# What to do with bucklings?



## sask820205 (Mar 22, 2015)

We bought two Nubian cross (all milk breeds) does last year for milk and they both gave birth to triplets last week. We are trying to decide what to do with the kids. We have three bucklings and three doelings. We are keeping the doelings but are unsure of what to do with the bucklings. I am assuming that one cannot be kept to breed the females again! So we were thinking of selling them because we don't know what else to do with them. I'm wondering what others usually do with their bucklings? And if we sell them, should we castrate them first or sell them as bucks?


----------



## ksalvagno (Oct 6, 2009)

Sell them. Put them in the freezer. Better off banding them and selling as wethers.


----------



## sask820205 (Mar 22, 2015)

Thank you. Why is it better to sell them as wethers? We had trouble finding a buck in our area last year for breeding our does, so I assumed that it would be better to sell as bucks, that maybe others were needing them also. But I've read that selling as wethers is better in a few places now and I'm not sure why.


----------



## toth boer goats (Jul 20, 2008)

You don't need to whether them if you are wanting to sell them as breeders. It is up to you on how you want to do it, but yeah, sell them and use the money for feed or meds ect. If your area is hard to find Sire's, that is a good way to sell them. Or maybe trade someone for a herdsire, for your does.


----------



## SalteyLove (Jun 18, 2011)

It really depends on your situation. Really, we as goat breeders, only want the very very best bucks to remain as bucks so that the market isn't flooded with poor quality breeding animals. That is why some breeders will wether and sell males as pets/companion animals/meat etc. If breeding bucks are difficult to find in your area, then you can consider leaving them intact. But I would make sure they don't have any significant genetic flaws: bad teat structure, parrot mouth, wry face, etc. If you leave them intact, you'll have to separate them from the does and doelings around 12 weeks old.


----------



## lottsagoats1 (Apr 12, 2014)

Here is what I do:

I advertise my kids for sale early on, even dam raised ones. I advertise the males as bucks, but say I will wether if the buyers wants. That way I leave it up to the person buying. I have 1 price for purebred/registered bucks who have what they need to be a good herd sire, and another price for unregistered bucks or wethers. Almost all of my unregistered bucks leave as wethers. If they don't sell by the time they are 3 months old, I call a dealer and he buys those that are left. The dealers around here prefer to buy bucklings rather than wethers. That is why I do not automatically wether the grade bucklings. Three months is when I ship because I don't trust them with the does after that age as bucks. I do not have a lot of room for the goats, so if they can't be in the pen with the doe herd, they need to leave.

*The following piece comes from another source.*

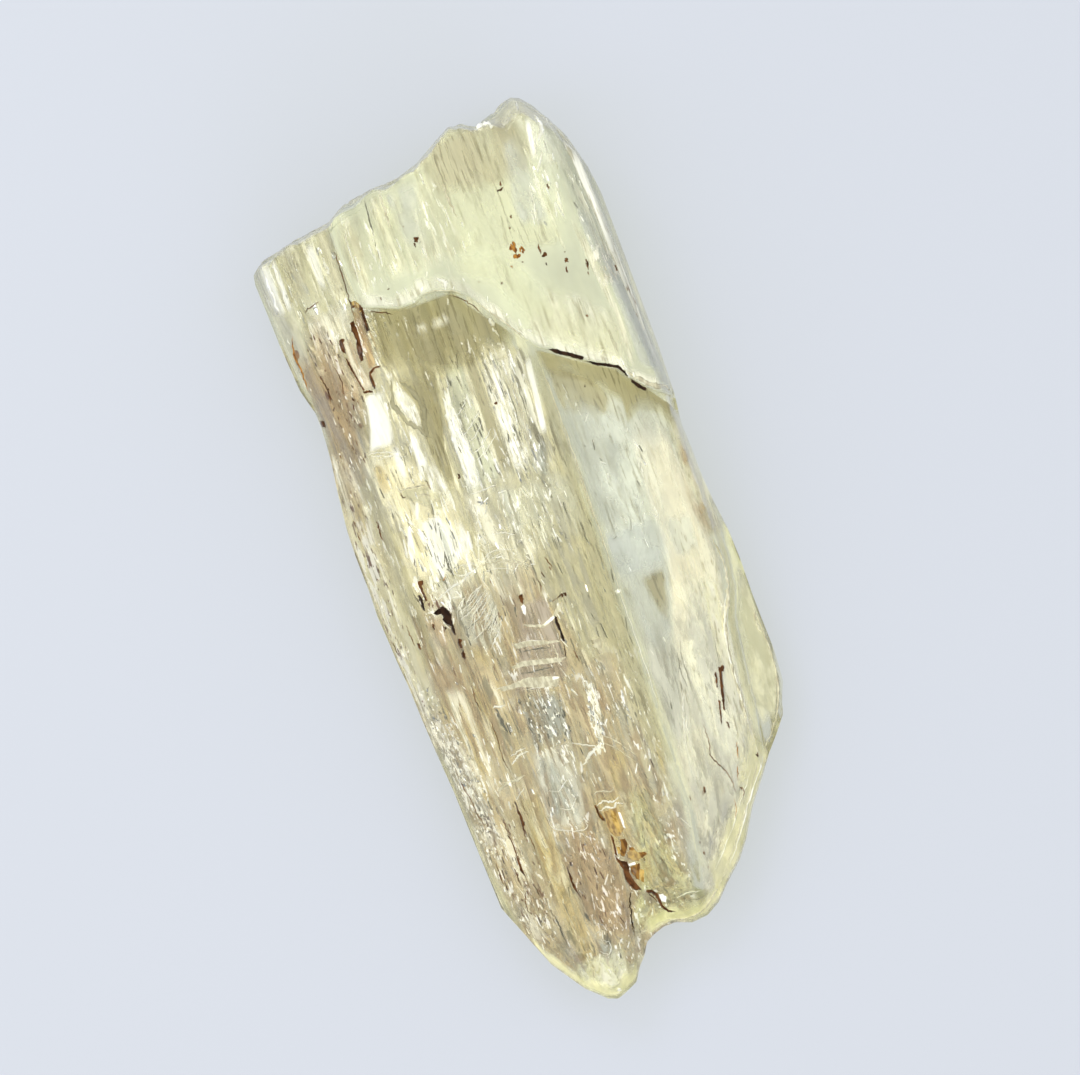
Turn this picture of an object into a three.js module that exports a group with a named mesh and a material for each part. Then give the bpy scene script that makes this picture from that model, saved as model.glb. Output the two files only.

I keep 2 bucklings (as wethers) to raise for meat. They stay with mom and the herd until they are crated to head to freezer camp at 6 or 7 months of age. They get the same treatment all the other kids get-disbudded, cocci prevention, de-wormings, vaccines etc.


----------



## NyGoatMom (Jan 26, 2013)

We also send at least 2-3 to freezer camp....and wether them so we have no worries.
I'd say unless they are good solid structure and good examples of their breeds~ I'd wether them. The reality is the boys a lot of times get sold for meat,. regardless of being wethered or not
Not saying you have to but it might take more work and time to get them sold for "pets". People do it though  Good luck!


----------



## nigies4ever (Sep 19, 2012)

Don't have too much to say here, but figured I'd put in my 2 cents 

There are a looott of mediocre bucks in the world already...too many. By no means am I saying your animals aren't quality (I'm sure they are), but just that only the most superior bucklings should be left intact. If your area has nobody to breed to, I could see the value in selling maybe 1 as a stud...however, an intact buck can do a lot of damage in the wrong hands. (too many babies and not enough care)

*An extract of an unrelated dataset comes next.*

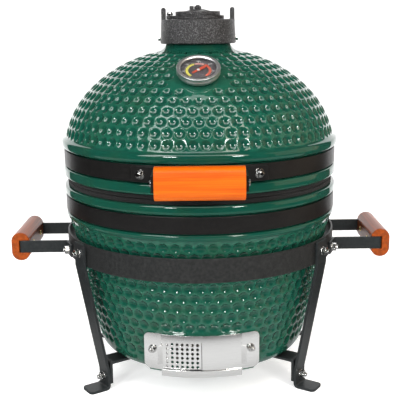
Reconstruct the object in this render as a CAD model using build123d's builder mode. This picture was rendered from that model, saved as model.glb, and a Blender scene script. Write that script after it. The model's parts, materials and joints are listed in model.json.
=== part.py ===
"""Ceramic egg-shaped charcoal grill on a four-legged steel stand, as an assembly of separate pieces.

Frame: millimetres, +Z up, floor at z = 0, body axis on Z, front of the grill towards -Y.
"""
from build123d import *
from math import asin, acos, atan2, cos, degrees, radians, sin, sqrt
import os

os.makedirs("parts", exist_ok=True)

# ---------------------------------------------------------------- driving dimensions
# ceramic body
BASE_Z = 42.0              # underside of the ceramic bowl, resting on the cross straps
BASE_RIM_Z = 241.0         # where the textured bowl ends and the smooth rim starts
BASE_TOP_Z = 288.0         # rim face of the bowl
LID_Z = 301.0              # rim face of the lid
LIP_R = 196.0              # smooth lips on both sides of the parting line
SEAT_R = 190.0             # grooves that the clamp bands sit in
MOUTH_R = 172.0            # clear inner radius at the parting line
DOME_A, DOME_B, DOME_Z = 194.0, 145.0, 333.0      # half axes and centre height of the dome
DOME_IN_A, DOME_IN_B = 172.0, 127.0
LID_RIM_R, LID_RIM_Z = 198.0, 355.5               # smooth raised rim above the lid band
NECK_R, NECK_BORE_R, NECK_Z = 43.5, 30.0, 500.0

# clamp bands and gaskets
BAND_R, BAND_T, BAND_H = 195.0, 3.0, 22.0
BASE_BAND_Z = 252.0
LID_BAND_Z = 316.5
GASKET_T = 6.2
GASKET_RI, GASKET_RO = 174.0, 191.5
HEAD_GAP = 0.15            # flat bolt heads stand this far off a curved band

# stand
RING_R, RING_T, RING_Z0, RING_Z1 = 195.0, 3.0, 188.0, 220.0
LEG_AZ = 33.5              # leg direction, measured from the X axis
LEG_W, LEG_T = 28.0, 4.0
LEG_FOOT_R = 165.0         # inner face of the leg at the foot
LEG_KNEE_Z = 26.0
LEG_BEND_Z = 186.0
TOE_R = 197.0
STRAP_T = 4.0

# side handles
GRIP_X, GRIP_Z = 258.0, 199.5
GRIP_W, GRIP_H, GRIP_L = 26.0, 41.0, 107.0
ARM_Y, ARM_H, ARM_T = 52.0, 17.5, 3.5
ARM_AZ = 21.0              # bolt of a handle arm on the ring, from the X axis
ARM_TIP_X = 260.0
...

This is just my opinion..take it with a grain of salt.


----------



## toth boer goats (Jul 20, 2008)

We haven't heard from sask820205. 

But we all said a mouth full, LOL.
It is up to each breeder on what they want to do, we put our advice out there and all is good. :-D

Good luck in what ever you decide sask820205.


----------



## sask820205 (Mar 22, 2015)

I've been busy and I don't always get time to sit down and respond, but I have been reading the posts and I appreciate the advice. 

We originally bought our two girls for the milk for our son, not for any breeding or showing purposes. I wouldn't even know how or where to begin with something like that. We have no previous experience with goats although my parents raise cattle. But from what I can see, they don't seem to have any significant genetic flaws. We bred them to a registered Nubian buck because that was the only buck we could find in our area after a month of advertising. 

I like the idea of advertising them as both wethers and bucks - whichever the buyer wants. And if they don't sell at all then we will end up butchering them ourselves. My parents butcher their own cows, so I have help there.

I was under the impression that the bucklings could only stay with their moms/sisters until 8 weeks old and then need to be separated. Is it longer? We don't have anywhere to separate them to, so I can't wait too long. We planned on putting up a new section of fencing this year, but the ground is still frozen and we won't be able to until well after they reach 8 weeks. Can they leave their mom's at 8 weeks old?


----------



## ksalvagno (Oct 6, 2009)

8 to 12 weeks is usually the weaning age.


----------